Lob von der Parteiprominenz

Prominente SPD-Mitglieder haben sich am Montag positiv über Kossiski geäußert. „Andreas Kossiski hat einen überaus engagierten und an Sachthemen ausgerichteten Wahlkampf geführt und dabei ein herausragendes Ergebnis erzielt“, sagte Rolf Mützenich, SPD-Fraktionsvorsitzender im Bundestag und Kölner Abgeordneter.
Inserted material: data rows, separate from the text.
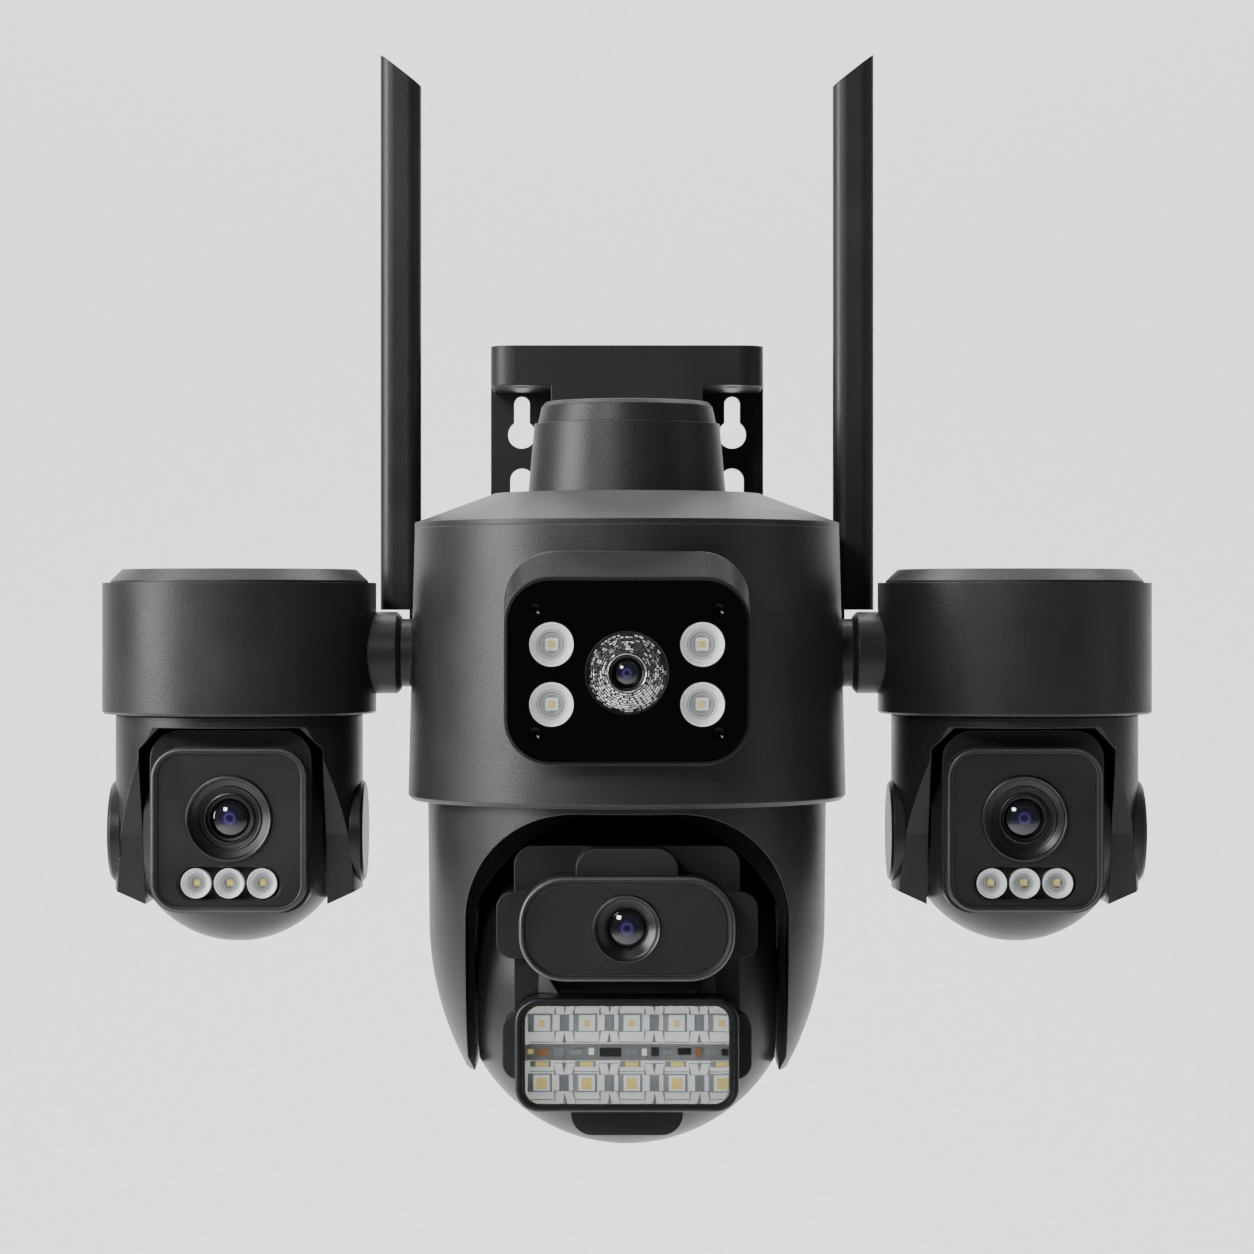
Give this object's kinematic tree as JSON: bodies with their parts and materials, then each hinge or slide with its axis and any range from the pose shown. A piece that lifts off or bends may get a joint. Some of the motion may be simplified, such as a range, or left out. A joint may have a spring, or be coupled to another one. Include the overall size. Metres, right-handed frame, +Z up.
{
  "type": "security camera",
  "caption": "Outdoor pan-tilt camera on a wall bracket: main drum with window, motorised floodlight head below, side camera heads on swivelling arms, flat antennas.",
  "frame": {"origin": "centre of the wall plate's back face", "axes": "+Z up, the camera faces -Y, +Y into the wall"},
  "size_m": [0.2896, 0.1335, 0.3046],
  "materials": {
    "black_plastic": "fine-grain satin",
    "black_gloss": "gloss",
    "bracket_black": "satin powder coat",
    "white_reflector": "bright reflector",
    "clear": "clear",
    "lens_glass": "coated",
    "barrel_black": "matt",
    "circuit": "solder mask",
    "circuit_green": "solder mask",
    "motor_metal": "drawn can",
    "steel": "zinc",
    "gear_nylon": "moulded",
    "rubber": "matt"
  },
  "bodies": {
    "root": {"wall_bracket": "bracket_black", "neck_cup": "black_plastic", "neck_collar": "black_plastic", "neck_bolt": "steel", "roof_cover": "black_plastic", "drum_shell": "black_plastic", "drum_floor": "black_plastic", "pan_motor": "motor_metal", "main_board": "circuit_green", "cable_gland": "rubber", "front_window": "black_gloss", "front_led_cups": "white_reflector", "front_led_board": "circuit", "window_screws": "black_gloss", "fresnel_ring": "clear", "front_lens_barrel": "barrel_black", "front_lens_glass": "lens_glass", "stub_collars": "black_plastic", "antenna_lugs": "black_plastic"},
    "main_yoke": {"main_yoke_shell": "black_plastic", "pan_gear": "gear_nylon"},
    "pan_pinion": {"pan_pinion": "gear_nylon"},
    "main_head": {"main_head_shell": "black_plastic", "tilt_trunnions": "black_plastic", "head_face": "black_plastic", "camera_pod": "black_plastic", "pod_lens_barrel": "barrel_black", "pod_lens_glass": "lens_glass", "tilt_motor": "motor_metal", "flood_frame": "black_gloss", "flood_lens": "clear", "flood_led_board": "circuit"},
    "left_arm": {"left_arm_knuckle": "black_plastic", "left_drum": "black_plastic", "left_drum_lid": "black_plastic", "left_pan_motor": "motor_metal"},
    "left_fork": {"left_yoke": "black_plastic", "left_ear_caps": "black_plastic"},
    "left_head": {"left_head_shell": "black_plastic", "left_face_panel": "black_gloss", "left_lens_barrel": "barrel_black", "left_lens_glass": "lens_glass", "left_led_cups": "white_reflector", "left_led_board": "circuit", "left_tilt_motor": "motor_metal"},
    "left_antenna": {"left_antenna": "black_plastic"},
    "right_arm": {"right_arm_knuckle": "black_plastic", "right_drum": "black_plastic", "right_drum_lid": "black_plastic", "right_pan_motor": "motor_metal"},
    "right_fork": {"right_yoke": "black_plastic", "right_ear_caps": "black_plastic"},
    "right_head": {"right_head_shell": "black_plastic", "right_face_panel": "black_gloss", "right_lens_barrel": "barrel_black", "right_lens_glass": "lens_glass", "right_led_cups": "white_reflector", "right_led_board": "circuit", "right_tilt_motor": "motor_metal"},
    "right_antenna": {"right_antenna": "black_plastic"}
  },
  "joints": [
    {"name": "main_pan", "type": "hinge", "parent": "root", "child": "main_yoke", "pos_m": [0, -0.066, -0.066], "axis": [0, 0, 1], "range_deg": [-177.5, 177.5]},
    {"name": "pan_pinion_spin", "type": "hinge", "parent": "root", "child": "pan_pinion", "pos_m": [0, -0.0404, -0.062], "axis": [0, 0, 1], "range_deg": [-540, 540]},
    {"name": "main_tilt", "type": "hinge", "parent": "main_yoke", "child": "main_head", "pos_m": [0, -0.066, -0.1225], "axis": [1, 0, 0], "range_deg": [0, 90]},
    {"name": "left_arm_swivel", "type": "hinge", "parent": "root", "child": "left_arm", "pos_m": [-0.0623, -0.066, -0.0343], "axis": [1, 0, 0], "range_deg": [-90, 90]},
    {"name": "left_pan", "type": "hinge", "parent": "left_arm", "child": "left_fork", "pos_m": [-0.1071, -0.066, -0.0514], "axis": [0, 0, 1], "range_deg": [-177.5, 177.5]},
    {"name": "left_tilt", "type": "hinge", "parent": "left_fork", "child": "left_head", "pos_m": [-0.1071, -0.066, -0.0835], "axis": [1, 0, 0], "range_deg": [0, 90]},
    {"name": "left_antenna_fold", "type": "hinge", "parent": "root", "child": "left_antenna", "pos_m": [-0.06, -0.039, -0.0305], "axis": [-1, 0, 0], "range_deg": [0, 180]},
    {"name": "right_arm_swivel", "type": "hinge", "parent": "root", "child": "right_arm", "pos_m": [0.0623, -0.066, -0.0343], "axis": [1, 0, 0], "range_deg": [-90, 90]},
    {"name": "right_pan", "type": "hinge", "parent": "right_arm", "child": "right_fork", "pos_m": [0.1071, -0.066, -0.0514], "axis": [0, 0, 1], "range_deg": [-177.5, 177.5]},
    {"name": "right_tilt", "type": "hinge", "parent": "right_fork", "child": "right_head", "pos_m": [0.1071, -0.066, -0.0835], "axis": [1, 0, 0], "range_deg": [0, 90]},
    {"name": "right_antenna_fold", "type": "hinge", "parent": "root", "child": "right_antenna", "pos_m": [0.06, -0.039, -0.0305], "axis": [-1, 0, 0], "range_deg": [0, 180]}
  ],
  "couplings": [
    {"joint": "pan_pinion_spin", "follows": "main_pan", "ratio": -3}
  ]
}
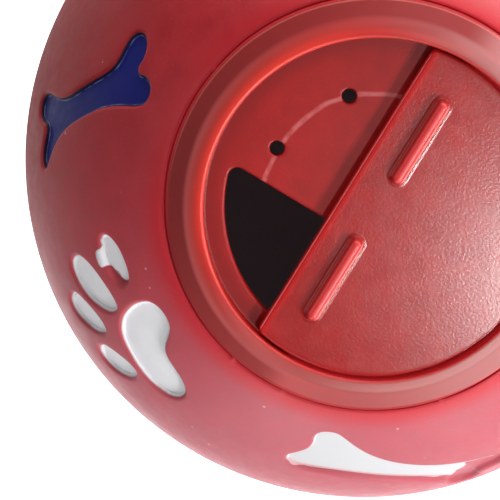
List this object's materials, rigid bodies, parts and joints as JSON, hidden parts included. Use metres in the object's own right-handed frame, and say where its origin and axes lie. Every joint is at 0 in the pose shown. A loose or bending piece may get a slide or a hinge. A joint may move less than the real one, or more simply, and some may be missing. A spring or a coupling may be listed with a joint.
{
  "type": "treat dispensing ball",
  "caption": "Hollow soft pet ball with sunk bone and paw motifs and a hard round insert whose part-disc gate turns over a part-disc opening to let treats fall out.",
  "frame": {"origin": "centre of the ball, on the axis of the mouth and of the gate's pivot", "axes": "+Z out of the mouth along the pivot; +X towards the side that the gate covers at rest; the opening in the insert is on the side of -Y"},
  "size_m": [0.12, 0.12, 0.116],
  "materials": {
    "soft_vinyl": "soft satin moulded vinyl, slightly mottled",
    "insert_plastic": "hard moulded plastic, satin to semi-gloss",
    "gate_plastic": "hard moulded plastic, satin to semi-gloss",
    "screw_steel": "bright zinc plated",
    "blue_paint": "satin paint",
    "white_paint": "satin paint"
  },
  "bodies": {
    "ball": {"ball_shell": "soft_vinyl", "insert": "insert_plastic", "blue_paint": "blue_paint", "white_paint": "white_paint"},
    "gate": {"gate": "gate_plastic", "pivot_screw": "screw_steel", "pivot_washer": "screw_steel"}
  },
  "joints": [
    {"name": "gate_turn", "type": "hinge", "parent": "ball", "child": "gate", "pos_m": [0, 0, 0.0518], "axis": [0, 0, 1], "range_deg": [-90, 90]}
  ]
}
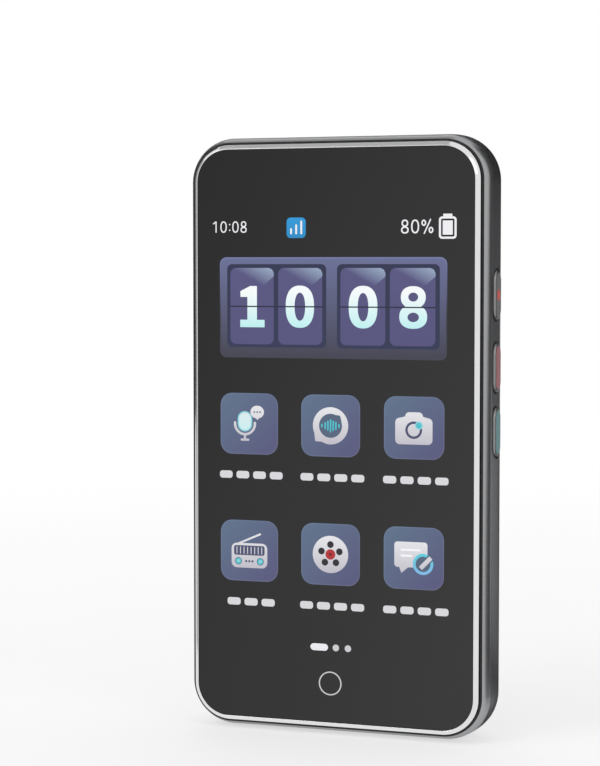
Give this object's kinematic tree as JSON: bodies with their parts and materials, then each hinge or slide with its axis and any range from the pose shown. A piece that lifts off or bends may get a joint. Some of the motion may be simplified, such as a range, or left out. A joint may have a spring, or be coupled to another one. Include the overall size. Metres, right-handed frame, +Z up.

Das sei umso höher zu bewerten, als er sich gegen einen grün-schwarzen Block von Wahlempfehlungen habe erwehren müssen. „Er hat den Takt und die Themen gesetzt, wie eine soziale und gerechte Stadtpolitik aussehen muss – mit diesem klaren Kompass werden wir in den kommenden Jahren andere Parteien und die Oberbürgermeisterin in Köln herausfordern können“, so Mützenich.

Die langjährige SPD-Landtagsabgeordnete Anke Brunn, im Jahr 2000 OB-Kandidatin in Köln, sprach sich am Montag für Kossiski aus. „Ich bin dringend er Auffassung, dass er sein Stadtratsmandat wahrnehmen und zudem die SPD-Fraktion führen muss“, sagte sie. Zusätzlich zu dem respektablen Ergebnis bei der OB-Wahl beeindrucke sie, dass Kossiski zwischen dem ersten und dem zweiten Wahlgang noch einmal 8400 Stimmen dazu gewinnen konnte.